Task goal:
Return the listing below word for word.

begin Information shown

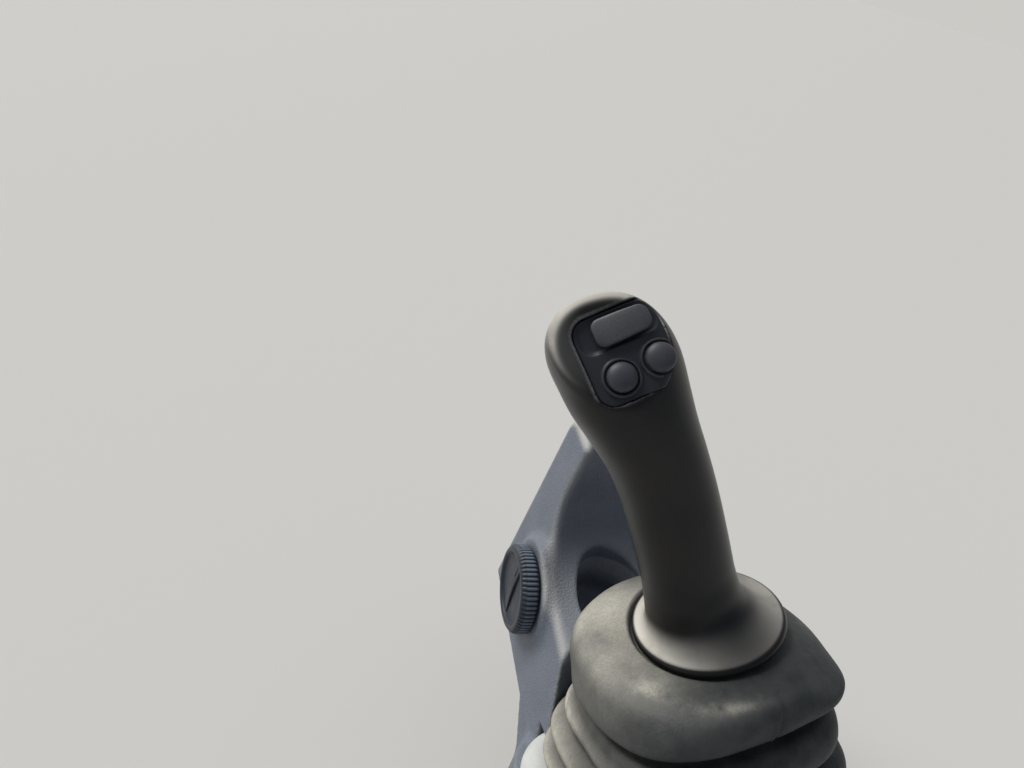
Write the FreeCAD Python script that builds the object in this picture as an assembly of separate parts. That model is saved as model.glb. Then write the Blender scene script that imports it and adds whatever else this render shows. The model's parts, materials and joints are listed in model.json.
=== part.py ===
import FreeCAD, Part
import math
import os
from FreeCAD import Placement, Rotation, Vector

# Right-hand joystick of a skid steer loader with its side console, in millimetres.
# X points outboard, Y forward, Z up. The origin is the centre of the foot plate's underside.

# Attitude of the stick: the seat leans forward, and the grip is cranked towards the operator
SEAT_HEIGHT = 147.0
SEAT_LEAN = 23.0
GRIP_CANT = 19.0

# Pilot valve and carrier
DECK_DROP = 8.0
PLATE_THICK = 5.0
PLATE_HALF = 62.0
LEG_THICK = 4.0
LEG_HALF_SPAN = 60.0
LEG_WIDTH = 70.0
FOOT_THICK = 6.0
FOOT_HOLE_SPACING = 120.0
FOOT_HOLE_RADIUS = 5.5
FOOT_EDGE = 14.0
FOOT_CORNER = 10.0
FOOT_RAIL = 32.0
VALVE_HALF = 31.0
VALVE_DEPTH = 76.0
VALVE_CORNER = 7.0
VALVE_FLANGE_HALF = 39.0
VALVE_FLANGE_THICK = 7.0
VALVE_BOLT_SPACING = 60.0
VALVE_BOLT_RADIUS = 4.0
PORT_RADIUS = 5.1
PORT_CIRCLE = 20.0
PORT_COUNT = 6
FITTING_LENGTH = 16.0
FITTING_FLATS = 15.0
FITTING_HEX = 9.0
FITTING_COLLAR = 7.1
FIT_GAP = 0.3

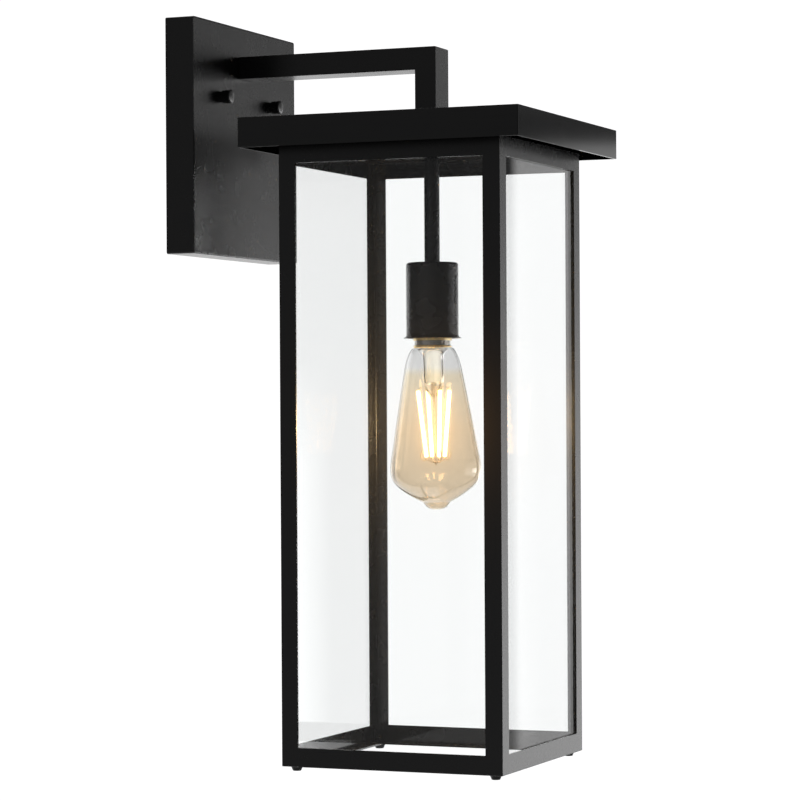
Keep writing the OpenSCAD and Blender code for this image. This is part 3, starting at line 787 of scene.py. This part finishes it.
def lamp_light():
    """Carries the strips' warm light through the panes to the angle iron round them."""
    data = bpy.data.lights.new("lamp_light", "POINT")
    data.energy = 2.0
    data.color = (1.0, 0.68, 0.33)
    data.shadow_soft_size = 0.012
    data.use_shadow = False
    obj = bpy.data.objects.new("lamp_light", data)
    bpy.context.scene.collection.objects.link(obj)
    obj.location = centre("bulb_filaments")
    lit = bpy.data.collections.new("lit_by_lamp")
    for node in NODES:
        if node.startswith(("post_", "bottom_rail_")):
            lit.objects.link(NODES[node])
    obj.light_linking.receiver_collection = lit


studio_world()
floor()
lamp_light()


# ---- Camera ----

CAMERA_AT = (-1.94701, -0.95491, -0.19747)
HEADING = math.radians(67.2435)
TILT = math.radians(-0.206)
ROLL = math.radians(-0.315)
LENS, SENSOR = 132.257, 36
SHIFT = (0.0078, 0.02916)


def camera():
    data = bpy.data.cameras.new("camera")
    data.lens = LENS
    data.sensor_width = SENSOR
    data.shift_x, data.shift_y = SHIFT
    data.clip_start = 0.01
    obj = bpy.data.objects.new("camera", data)
    bpy.context.scene.collection.objects.link(obj)
    turn = (Matrix.Rotation(-HEADING, 4, "Z") @ Matrix.Rotation(math.pi / 2 + TILT, 4, "X")
            @ Matrix.Rotation(ROLL, 4, "Z"))
    obj.matrix_world = Matrix.Translation(CAMERA_AT) @ turn
    bpy.context.scene.camera = obj


def glow():
    """The halo that the lit strips make in a camera's lens."""
    scene = bpy.context.scene
    scene.use_nodes = True
    tree = scene.node_tree
    tree.nodes.clear()
    picture = tree.nodes.new("CompositorNodeRLayers")
    glare = tree.nodes.new("CompositorNodeGlare")
    out = tree.nodes.new("CompositorNodeComposite")
    glare.glare_type = "BLOOM"
    for key, value in (("Threshold", 1.8), ("Clamp", True), ("Maximum", 20.0), ("Strength", 0.55),
                       ("Size", 0.3), ("Tint", (1.0, 0.86, 0.5, 1.0))):
        glare.inputs[key].default_value = value
    tree.links.new(picture.outputs["Image"], glare.inputs["Image"])
    tree.links.new(glare.outputs["Image"], out.inputs["Image"])


camera()
glow()
bpy.context.scene.view_settings.view_transform = "Standard"
cycles = bpy.context.scene.cycles
cycles.sample_clamp_indirect = 4.0
cycles.use_denoising = True
cycles.denoising_input_passes = "RGB_ALBEDO"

end Information shown

Response to the exercise:
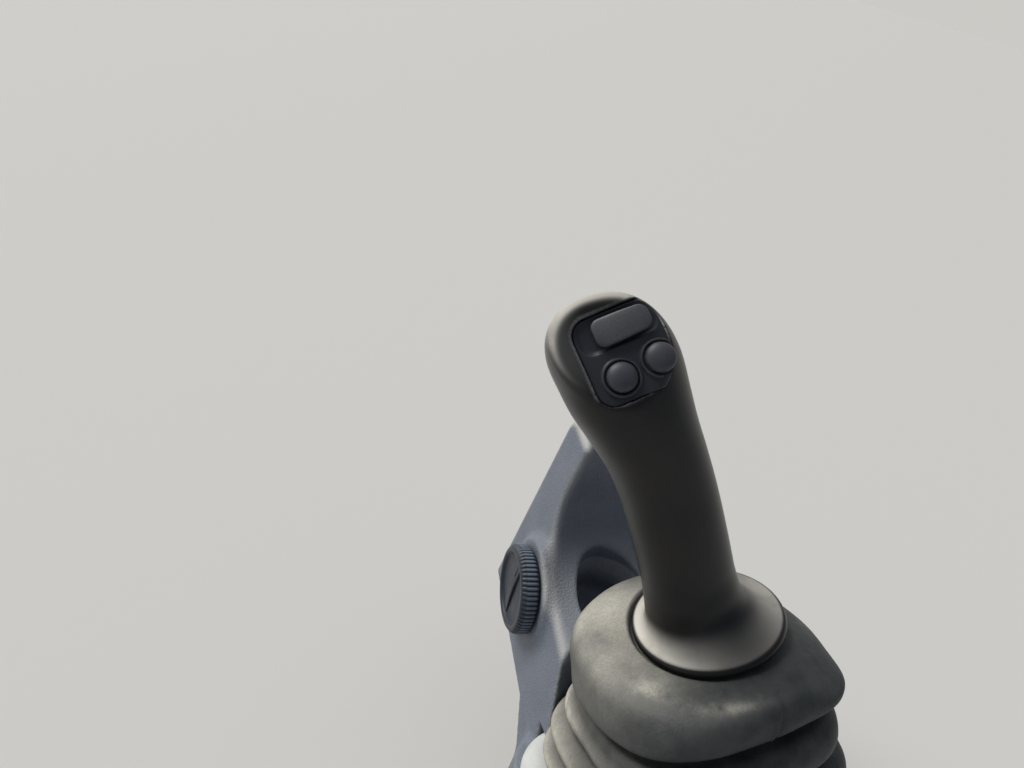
Write the FreeCAD Python script that builds the object in this picture as an assembly of separate parts. That model is saved as model.glb. Then write the Blender scene script that imports it and adds whatever else this render shows. The model's parts, materials and joints are listed in model.json.
=== part.py ===
import FreeCAD, Part
import math
import os
from FreeCAD import Placement, Rotation, Vector

# Right-hand joystick of a skid steer loader with its side console, in millimetres.
# X points outboard, Y forward, Z up. The origin is the centre of the foot plate's underside.

# Attitude of the stick: the seat leans forward, and the grip is cranked towards the operator
SEAT_HEIGHT = 147.0
SEAT_LEAN = 23.0
GRIP_CANT = 19.0

# Pilot valve and carrier
DECK_DROP = 8.0
PLATE_THICK = 5.0
PLATE_HALF = 62.0
LEG_THICK = 4.0
LEG_HALF_SPAN = 60.0
LEG_WIDTH = 70.0
FOOT_THICK = 6.0
FOOT_HOLE_SPACING = 120.0
FOOT_HOLE_RADIUS = 5.5
FOOT_EDGE = 14.0
FOOT_CORNER = 10.0
FOOT_RAIL = 32.0
VALVE_HALF = 31.0
VALVE_DEPTH = 76.0
VALVE_CORNER = 7.0
VALVE_FLANGE_HALF = 39.0
VALVE_FLANGE_THICK = 7.0
VALVE_BOLT_SPACING = 60.0
VALVE_BOLT_RADIUS = 4.0
PORT_RADIUS = 5.1
PORT_CIRCLE = 20.0
PORT_COUNT = 6
FITTING_LENGTH = 16.0
FITTING_FLATS = 15.0
FITTING_HEX = 9.0
FITTING_COLLAR = 7.1
FIT_GAP = 0.3

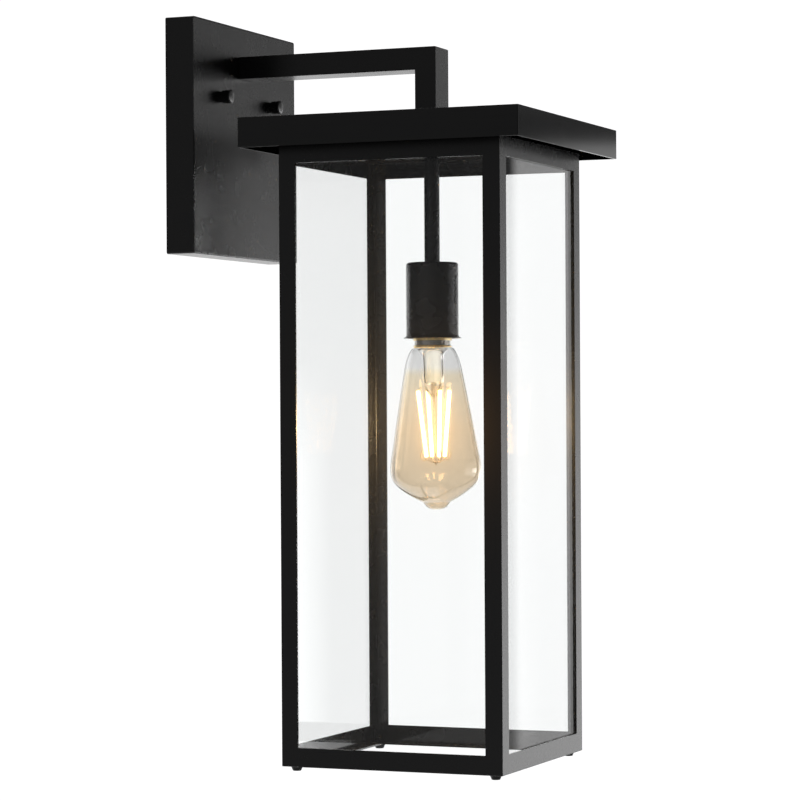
Keep writing the OpenSCAD and Blender code for this image. This is part 3, starting at line 787 of scene.py. This part finishes it.
def lamp_light():
    """Carries the strips' warm light through the panes to the angle iron round them."""
    data = bpy.data.lights.new("lamp_light", "POINT")
    data.energy = 2.0
    data.color = (1.0, 0.68, 0.33)
    data.shadow_soft_size = 0.012
    data.use_shadow = False
    obj = bpy.data.objects.new("lamp_light", data)
    bpy.context.scene.collection.objects.link(obj)
    obj.location = centre("bulb_filaments")
    lit = bpy.data.collections.new("lit_by_lamp")
    for node in NODES:
        if node.startswith(("post_", "bottom_rail_")):
            lit.objects.link(NODES[node])
    obj.light_linking.receiver_collection = lit


studio_world()
floor()
lamp_light()


# ---- Camera ----

CAMERA_AT = (-1.94701, -0.95491, -0.19747)
HEADING = math.radians(67.2435)
TILT = math.radians(-0.206)
ROLL = math.radians(-0.315)
LENS, SENSOR = 132.257, 36
SHIFT = (0.0078, 0.02916)


def camera():
    data = bpy.data.cameras.new("camera")
    data.lens = LENS
    data.sensor_width = SENSOR
    data.shift_x, data.shift_y = SHIFT
    data.clip_start = 0.01
    obj = bpy.data.objects.new("camera", data)
    bpy.context.scene.collection.objects.link(obj)
    turn = (Matrix.Rotation(-HEADING, 4, "Z") @ Matrix.Rotation(math.pi / 2 + TILT, 4, "X")
            @ Matrix.Rotation(ROLL, 4, "Z"))
    obj.matrix_world = Matrix.Translation(CAMERA_AT) @ turn
    bpy.context.scene.camera = obj


def glow():
    """The halo that the lit strips make in a camera's lens."""
    scene = bpy.context.scene
    scene.use_nodes = True
    tree = scene.node_tree
    tree.nodes.clear()
    picture = tree.nodes.new("CompositorNodeRLayers")
    glare = tree.nodes.new("CompositorNodeGlare")
    out = tree.nodes.new("CompositorNodeComposite")
    glare.glare_type = "BLOOM"
    for key, value in (("Threshold", 1.8), ("Clamp", True), ("Maximum", 20.0), ("Strength", 0.55),
                       ("Size", 0.3), ("Tint", (1.0, 0.86, 0.5, 1.0))):
        glare.inputs[key].default_value = value
    tree.links.new(picture.outputs["Image"], glare.inputs["Image"])
    tree.links.new(glare.outputs["Image"], out.inputs["Image"])


camera()
glow()
bpy.context.scene.view_settings.view_transform = "Standard"
cycles = bpy.context.scene.cycles
cycles.sample_clamp_indirect = 4.0
cycles.use_denoising = True
cycles.denoising_input_passes = "RGB_ALBEDO"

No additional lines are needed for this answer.